(Rows from a 3D modeling dataset)

* BEGIN *

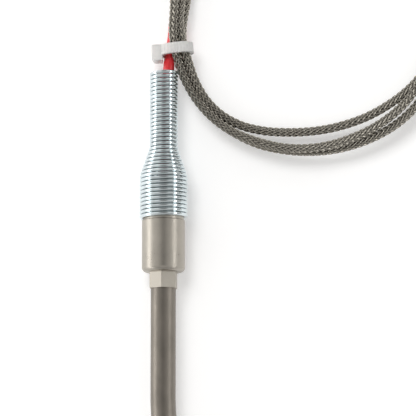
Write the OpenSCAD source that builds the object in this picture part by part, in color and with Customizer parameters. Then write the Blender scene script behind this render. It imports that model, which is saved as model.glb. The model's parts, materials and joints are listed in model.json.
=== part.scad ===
// Mineral-insulated thermocouple with a crimped pot, a bend-protection spring and a coiled braided lead.
// Lengths are in millimetres. The probe axis is Y: the sheath points to -Y and the lead leaves towards +Y.
// The origin is on the probe axis, where the straight wall of the pot begins above its rounded shoulder.

/* [Sheath] */
// Outside diameter of the sheath
sheath_d = 6; // [5:0.5:6.5]
// Wall thickness of the sheath
sheath_wall = 0.7; // [0.5:0.1:0.8]
// Length of the sheath from the neck to the tip, measured along it
immersion = 150; // [100:10:300]
// Straight length between the neck and the bend
straight_run = 26; // [15:1:40]
// Radius of the bend, at the middle of the sheath
bend_r = 50; // [40:5:80]
// Angle of the bend
bend_angle = 20; // [10:5:30]

/* [Conductors] */
// Diameter of the two thermoelement wires inside the sheath
element_d = 0.8; // [0.6:0.1:0.9]
// Distance of each wire from the middle of the sheath
element_offset = 1.2; // [1.1:0.1:1.3]

/* [Pot] */
// Outside diameter of the pot
pot_d = 10.3; // [10:0.1:11]
// Length of the pot's straight outside wall
pot_wall_len = 11.4; // [10:0.2:12]
// Radius of the rounded shoulder
shoulder_r = 1.1; // [0.8:0.1:1.5]
// Length of the hexagonal crimped neck
neck_len = 3.9; // [3:0.1:6]
// Length of the spigot that carries the spring
spigot_len = 10; // [8:0.5:10]

/* [Spring] */
// Wire diameter of the bend-protection spring
wire_d = 0.95; // [0.9:0.01:0.95]
// Distance between coils
coil_pitch = 0.955; // [0.955:0.005:0.98]
// Number of coils
coil_count = 38; // [34:1:38]
// Outside diameter of the spring's narrow end
narrow_od = 7; // [6.8:0.1:8]

/* [Lead] */
// Diameter of the braided lead
lead_d = 2.1; // [1.8:0.1:2.1]
// Wall thickness of the red sleeves over the lead
sleeve_wall = 0.3; // [0.2:0.05:0.3]
// Radius of the coil, at the middle of its turns
lead_coil_r = 33.6; // [33:0.1:35]
// Width of the coil's ring of turns
lead_coil_w = 8.8; // [7:0.1:9]

/* [Cable tie] */
// Width of the tie's strap
strap_w = 2.5; // [2.2:0.1:3]
// Thickness of the tie's strap
strap_t = 1.05; // [0.9:0.05:1.2]

/* [Hidden] */

$fn = 48;
gap = 0.02;                 // clearance between pieces that fit into each other
touch = 0.1;                // how far a cutter runs past the face it opens
tube_sides = 8;

sheath_r = sheath_d / 2;
core_r = sheath_r - sheath_wall;
element_r = element_d / 2;
pot_r = pot_d / 2;
pot_bore_r = 4.2;
pot_floor = 0.9;            // where the pot's bore begins
neck_flats = sheath_d + 0.25;
neck_turn = -6;             // how far the neck's hexagon is turned about the probe axis
neck_end = -shoulder_r - neck_len;
bend_start = neck_end - straight_run;
tip_leg = immersion - straight_run - bend_r * bend_angle * PI / 180;
tip_plug_len = 4;           // solid length at the tip, its dome included
junction_gap = 6;           // from the end of the mineral core to the tip of the plug

wide_r = pot_r - 0.25 + wire_d;     // outside radius of the spring's wide end
spigot_r = wide_r - wire_d - gap;
narrow_r = narrow_od / 2;
spring_start = pot_wall_len + 0.05;
flare_start = 21.7;
flare_end = 29.4;

// The bent tip leg rolls down until it touches the surface that the spring's wide end lies on.
floor_z = -wide_r;
tip_side = bend_r * (1 - cos(bend_angle)) + tip_leg * sin(bend_angle);
bend_roll = asin((wide_r - sheath_r - gap) / tip_side);

// Inside the pot, from the sheath's end towards the lead
sheath_end = 2.2;
seal_start = 1;
splice_start = 4.6;
splice_end = 9.4;
splice_mid = 7.1;
splice_r = 0.75;
splice_sleeve_r = 1.05;
core_outer_r = 0.42;
core_wire_r = 0.28;
wrap_start = 12.8;
wrap_r = 1;
potting_end = 19;

lead_r = lead_d / 2;
sleeve_r = lead_r + sleeve_wall;

// The lead's route out of the pot, through the spring and the tie, into the coil
lead_route = [
    [0, 14, 0], [0, 16, 0], [0, 20, 0], [0, 26, 0], [0.2, 32, 0], [0.6, 38, 0], [1, 44, -0.1],
    [1.1, 48, -0.2], [1.4, 51, -0.8], [1.8, 54, -1.8], [2.2, 57, -2.7], [2.4, 60, -3.3],
    [2.5, 63, -3.6]
];
// The two ends of the red sleeve, as places in the lead's route
sleeve_from = 1;
sleeve_to = 11;

coil_middle = [35.4, 64.7];
coil_h = 2 * lead_d;

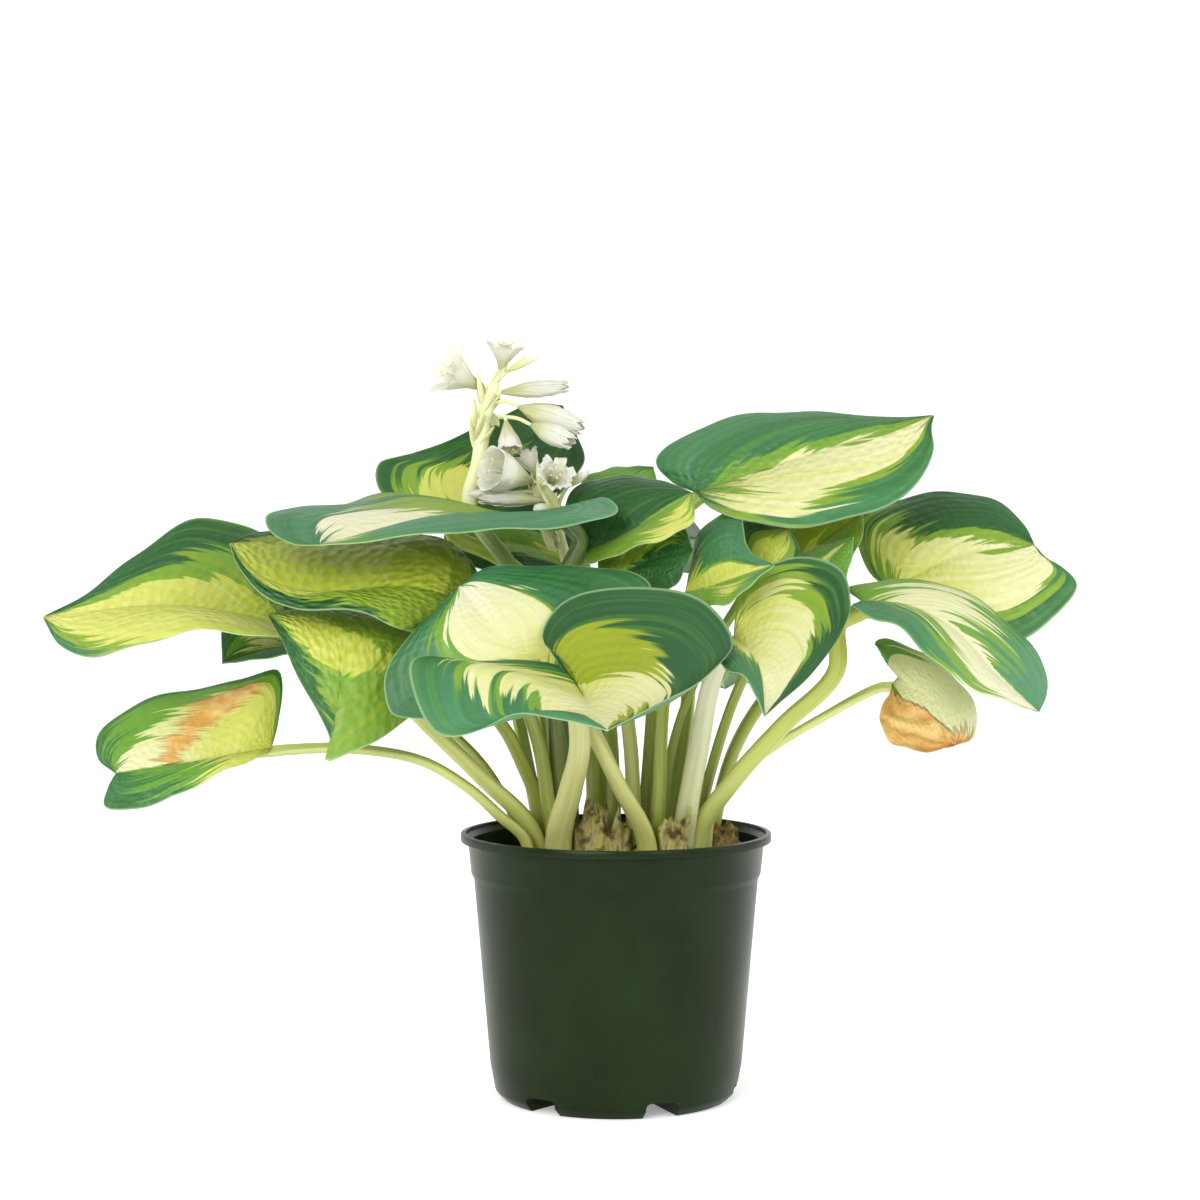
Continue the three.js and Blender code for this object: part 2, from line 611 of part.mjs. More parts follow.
// Points round a centre, each at its own radius.
function ringOf(centre, across, other, sides, radiusAt) {
  return Array.from({ length: sides }, (_, side) => {
    const angle = (2 * Math.PI * side) / sides;
    const radius = radiusAt(side);
    return centre
      .clone()
      .addScaledVector(across, radius * Math.cos(angle))
      .addScaledVector(other, radius * Math.sin(angle));
  });
}

// A stem with the small stalks of its blooms and buds, each rooted inside the stem.
function stemSolid(stem, carried) {
  const foot = point(...stem.foot, STALK_FOOT);
  const path = [foot, ...stem.path.map((place) => point(...place))];
  let solid = solidOf(tubeGeometry(path, stem.radius[1], stem.radius[0], 9, 6));
  for (const bloom of carried) {
    const base = point(...bloom.base);
    const back = base.clone().sub(point(...bloom.mouth)).normalize();
    const places = [...bloom.via.map((place) => point(...place)), base.addScaledVector(back, PEDICEL_GAP)];
    const rows = places.length;
    solid = solid.add(solidOf(tubeGeometry(places, PEDICEL_RADIUS, PEDICEL_RADIUS, rows, 4)));
  }
  return solid;
}

// The part of a stem that stands in the soil, widened to cut its hole.
function stemPeg(stem) {
  const foot = point(...stem.foot, STALK_FOOT - CLEAR);
  const radius = stem.radius[1] + CLEAR;
  return solidOf(tubeGeometry([foot, point(...stem.path[0])], radius, radius, 1, 6));
}

// A flower: a narrow tube that widens to six pointed petals, hollow from its mouth.
function bloomGeometry({ base, mouth, width, form }) {
  const start = point(...base);
  const axis = point(...mouth).sub(start);
  const [across, other] = squareTo(axis.clone().normalize());
  const { low, high, petal, notch } = BLOOM_FORMS[form];
  const half = width / 2;
  const ring = (share, radius) =>
    ringOf(start.clone().addScaledVector(axis, share), across, other, PETAL_POINTS, () => radius);
  const rim = (inset) => {
    const radiusAt = (side) => (side % 2 ? notch : petal) * half - inset;
    const points = ringOf(start, across, other, PETAL_POINTS, radiusAt);
    return points.map((place, side) => place.addScaledVector(axis, side % 2 ? NOTCH_SHARE : 1));
  };
  const inside = (share) => THREE.MathUtils.lerp(LOW_SHARE, NOTCH_SHARE, share);
  const [deep, shallow] = [0.5, 0.75];
  const outer = [ring(0, PEDICEL_RADIUS), ring(LOW_SHARE, low * half), ring(HIGH_SHARE, high * half), rim(0)];
  const inner = [
    rim(PETAL_THICKNESS),
    ring(inside(shallow), Math.min(high, (high + notch) / 2) * half - PETAL_THICKNESS),
    ring(inside(deep), ((low + high) / 2) * half - PETAL_THICKNESS),
  ];
  return loftGeometry([...outer, ...inner], outer.length);
}

// A closed bud: a spindle with a pointed end.
function budGeometry({ base, mouth, width }) {
  const start = point(...base);
  const axis = point(...mouth).sub(start);
  const [across, other] = squareTo(axis.clone().normalize());
  const shape = [[0, 0.36], [0.3, 0.8], [0.62, 1], [0.85, 0.66], [1, 0.1]];
  const rings = shape.map(([share, fat]) =>
    ringOf(start.clone().addScaledVector(axis, share), across, other, 6, () => (fat * width) / 2),
  );
  return loftGeometry(rings);
}

// A dry leaf base: a thin flat strip that narrows upwards. spare widens it, to cut its hole in the soil.
function sheathGeometry({ foot, top, width }, spare = 0) {
  const start = point(...foot).add(point(0, 0, -spare));
  const axis = point(...top).sub(start);
  const rings = [[0, 1], [0.35, 0.95], [0.7, 0.6], [1, 0.12]].map(([share, wide]) => {
    const centre = start.clone().addScaledVector(axis, share).add(point(0, -3 * share * (1 - share), 0));
    const flat = ringOf(centre, point(1, 0, 0), point(0, 1, 0), 8, () => 1);
    return flat.map((place) => {
      const offset = place.sub(centre);
      const half = (wide * width) / 2;
      const bent = -0.12 * offset.x ** 2 * half;
      const deep = offset.y * (SHEATH_THICKNESS / 2 + spare) + bent;
      return centre.clone().add(point(offset.x * (half + spare), deep, 0));
    });
  });
  return loftGeometry(rings);
}

// A bit of bark: a rough lump, its corners moved in and out by a rule. spare widens it.
function chipGeometry({ place, size, turn }, spare = 0) {
  const bare = new THREE.IcosahedronGeometry(1, 0).deleteAttribute("normal").deleteAttribute("uv");
  const geometry = mergeVertices(bare);
  const corners = geometry.attributes.position;
  for (let corner = 0; corner < corners.count; corner++) {
    const rough = 1 + 0.14 * Math.sin(5 * corner + turn);
    corners.setXYZ(
      corner,
      corners.getX(corner) * (size[0] * rough + spare),
      corners.getY(corner) * (size[1] * rough + spare),
      corners.getZ(corner) * (size[2] * rough + spare),
    );
  }
  return geometry.rotateZ(THREE.MathUtils.degToRad(turn)).translate(...place);
}

// A solid of revolution about the pot's axis, from the lowest point on the axis to the highest.
function turned(profile) {
  const points = profile.map(([radius, height]) => new THREE.Vector2(radius, height));
  return solidOf(new THREE.LatheGeometry(points, POT_SIDES).rotateX(Math.PI / 2));
}

const drainAngles = Array.from({ length: DRAINS }, (_, drain) => DRAIN_TURN + (360 / DRAINS) * drain);

// A bar that runs outwards along every drain channel, from radius start to end and up to a height.
function drainBars(width, height, start, end, bottom) {
  const corner = DRAIN_CORNER;
  const half = width / 2;
  const section = new THREE.Shape();
  section.moveTo(-half, bottom).lineTo(half, bottom).lineTo(half, height - corner);
  section.quadraticCurveTo(half, height, half - corner, height);
  section.lineTo(corner - half, height).quadraticCurveTo(-half, height, -half, height - corner);
  return drainAngles.map((angle) => {
    const shape = { depth: end - start, bevelEnabled: false, curveSegments: 3 };
    const bar = new THREE.ExtrudeGeometry(section, shape);
    bar.translate(0, 0, start).rotateX(Math.PI / 2).rotateZ(THREE.MathUtils.degToRad(angle));
    return solidOf(bar);
  });
}

const joinAll = (solids) => solids.reduce((whole, solid) => whole.add(solid));

function potSolid() {
  const outside = turned(POT_OUTSIDE);
  const roofWidth = DRAIN_WIDTH + 2 * WALL;
  const roofs = joinAll(drainBars(roofWidth, DRAIN_HEIGHT + FLOOR, DRAIN_START - WALL, RIM_RADIUS, 0));
  const channels = joinAll(drainBars(DRAIN_WIDTH, DRAIN_HEIGHT, DRAIN_START, RIM_RADIUS, -1));
  const slots = drainAngles.map((angle) => {
    const slot = new THREE.BoxGeometry(SLOT.width, SLOT.length, 4 * FLOOR);
    slot.translate(0, -SLOT.radius, DRAIN_HEIGHT + FLOOR).rotateZ(THREE.MathUtils.degToRad(angle));
    return solidOf(slot);
  });
  const body = outside.subtract(turned(POT_INSIDE)).add(roofs.intersect(outside));
  return body.subtract(channels).subtract(joinAll(slots));
}

// The soil's height at a place.
function soilHeight(x, y) {
  const mound = Math.exp(-((x / CROWN_SPREAD[0]) ** 2) - (y / CROWN_SPREAD[1]) ** 2);
  const heap = Math.exp(-((x - HEAP.x) ** 2 + (y - HEAP.y) ** 2) / HEAP.spread ** 2);
  const lumps = 0.9 * Math.sin(x / 5.3 + 1) * Math.cos(y / 4.7) + 0.7 * Math.sin((x + y) / 8.9);
  return SOIL_EDGE + (SOIL_CROWN - SOIL_EDGE) * mound + HEAP.height * heap + lumps;
}

// The soil, clear of the pot inside, with a plain hole for everything that stands in it.
function soilSolid(pegs) {
  const ring = (radius, heightAt) =>
    ringOf(point(0, 0, 0), point(1, 0, 0), point(0, 1, 0), POT_SIDES, () => radius).map((place) =>
      place.setZ(heightAt(place.x, place.y)),
    );
  const edge = 73.3 - CLEAR;
  const rings = [
    ring(2, () => FLOOR + CLEAR),
    ring(61.4 - CLEAR, () => FLOOR + CLEAR),
    ring(65.2 - CLEAR, () => 18.5),
    ...[1, 0.72, 0.4, 0.04].map((share) => ring(edge * share, soilHeight)),
  ];
  const roofs = drainBars(
    DRAIN_WIDTH + 2 * WALL + 2 * CLEAR,
    DRAIN_HEIGHT + FLOOR + CLEAR,
    DRAIN_START - WALL - CLEAR,
    RIM_RADIUS,
    0,
  );
  return solidOf(loftGeometry(rings)).subtract(joinAll([...roofs, ...pegs]));
}

const look = (color, roughness) => new THREE.MeshStandardMaterial({ color, roughness, metalness: 0 });
const LOOKS = {
  pot: look(0x24361f, 0.45),
  soil: look(0x3a2a1c, 0.95),
  leaf: look(0x5f8f3a, 0.5),
  stem: look(0xc9cf86, 0.5),
  petal: look(0xf3f1e4, 0.6),
  dry: look(0xa58a55, 0.85),
  bark: look(0x5a4028, 0.9),
};

const plant = new THREE.Group();

function addPart(name, geometry, material) {
  const mesh = new THREE.Mesh(geometry, material);
  mesh.name = name;
  plant.add(mesh);
}

addPart("pot", geometryFrom(potSolid()), LOOKS.pot);

const pegs = [];
for (const leaf of [...LEAVES, ...BACK_LEAVES.map(plainLeaf)]) {
  const curves = curvesOf(leaf);
  const blade = solidOf(bladeGeometry(leaf, curves));
  const stalk = solidOf(stalkGeometry(leaf, curves));
  pegs.push(solidOf(stalkGeometry(leaf, curves, CLEAR)));
  addPart(leaf.name, geometryFrom(blade.add(stalk)), LOOKS.leaf);
}
STEMS.forEach((stem, place) => {
  const carried = [...BLOOMS, ...BUDS].filter((bloom) => bloom.stem === place);
  pegs.push(stemPeg(stem));
  addPart(stem.name, geometryFrom(stemSolid(stem, carried)), LOOKS.stem);
});
for (const bloom of BLOOMS) addPart(bloom.name, bloomGeometry(bloom), LOOKS.petal);
for (const bud of BUDS) addPart(bud.name, budGeometry(bud), LOOKS.petal);
for (const sheath of SHEATHS) {
  pegs.push(solidOf(sheathGeometry(sheath, CLEAR)));
  addPart(sheath.name, sheathGeometry(sheath), LOOKS.dry);
}
for (const chip of CHIPS) {
  pegs.push(solidOf(chipGeometry(chip, CLEAR)));
  addPart(chip.name, chipGeometry(chip), LOOKS.bark);
}
addPart("soil", geometryFrom(soilSolid(pegs)), LOOKS.soil);

export default plant;
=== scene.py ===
"""A potted hosta with variegated leaves, dressed for rendering.

Sizes are millimetres in the part's own frame: +Z up, -Y towards the viewer, and the origin at the centre of
the pot's underside. They turn into metres when a mesh is made. Only the floor, the lights and the camera are
placed in metres. Angles are degrees where a name or a comment doesn't say otherwise.
"""
import math
import random

import bmesh
import bpy
import numpy as np
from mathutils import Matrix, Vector, noise


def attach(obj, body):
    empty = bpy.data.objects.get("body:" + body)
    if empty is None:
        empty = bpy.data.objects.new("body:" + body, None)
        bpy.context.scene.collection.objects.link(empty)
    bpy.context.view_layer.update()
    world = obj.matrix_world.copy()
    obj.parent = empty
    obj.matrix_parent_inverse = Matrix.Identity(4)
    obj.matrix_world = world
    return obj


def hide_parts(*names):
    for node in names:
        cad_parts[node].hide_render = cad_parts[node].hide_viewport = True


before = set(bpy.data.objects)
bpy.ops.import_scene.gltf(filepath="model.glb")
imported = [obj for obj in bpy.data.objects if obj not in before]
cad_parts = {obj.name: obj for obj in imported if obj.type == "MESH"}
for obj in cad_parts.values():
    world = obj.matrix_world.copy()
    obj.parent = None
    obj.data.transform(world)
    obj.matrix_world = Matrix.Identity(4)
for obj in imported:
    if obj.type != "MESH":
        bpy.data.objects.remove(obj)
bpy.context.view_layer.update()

MM = 0.001  # in metres
BODY = "root"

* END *

> WHAT THE EXERCISE ASKS
In the listing above, find the line containing "for (const bloom of BLOOMS)" and the line containing "import numpy as np", then quote both, plus every line between them, exactly as written.

> TASK RESPONSE
for (const bloom of BLOOMS) addPart(bloom.name, bloomGeometry(bloom), LOOKS.petal);
for (const bud of BUDS) addPart(bud.name, budGeometry(bud), LOOKS.petal);
for (const sheath of SHEATHS) {
  pegs.push(solidOf(sheathGeometry(sheath, CLEAR)));
  addPart(sheath.name, sheathGeometry(sheath), LOOKS.dry);
}
for (const chip of CHIPS) {
  pegs.push(solidOf(chipGeometry(chip, CLEAR)));
  addPart(chip.name, chipGeometry(chip), LOOKS.bark);
}
addPart("soil", geometryFrom(soilSolid(pegs)), LOOKS.soil);

export default plant;
=== scene.py ===
"""A potted hosta with variegated leaves, dressed for rendering.

Sizes are millimetres in the part's own frame: +Z up, -Y towards the viewer, and the origin at the centre of
the pot's underside. They turn into metres when a mesh is made. Only the floor, the lights and the camera are
placed in metres. Angles are degrees where a name or a comment doesn't say otherwise.
"""
import math
import random

import bmesh
import bpy
import numpy as np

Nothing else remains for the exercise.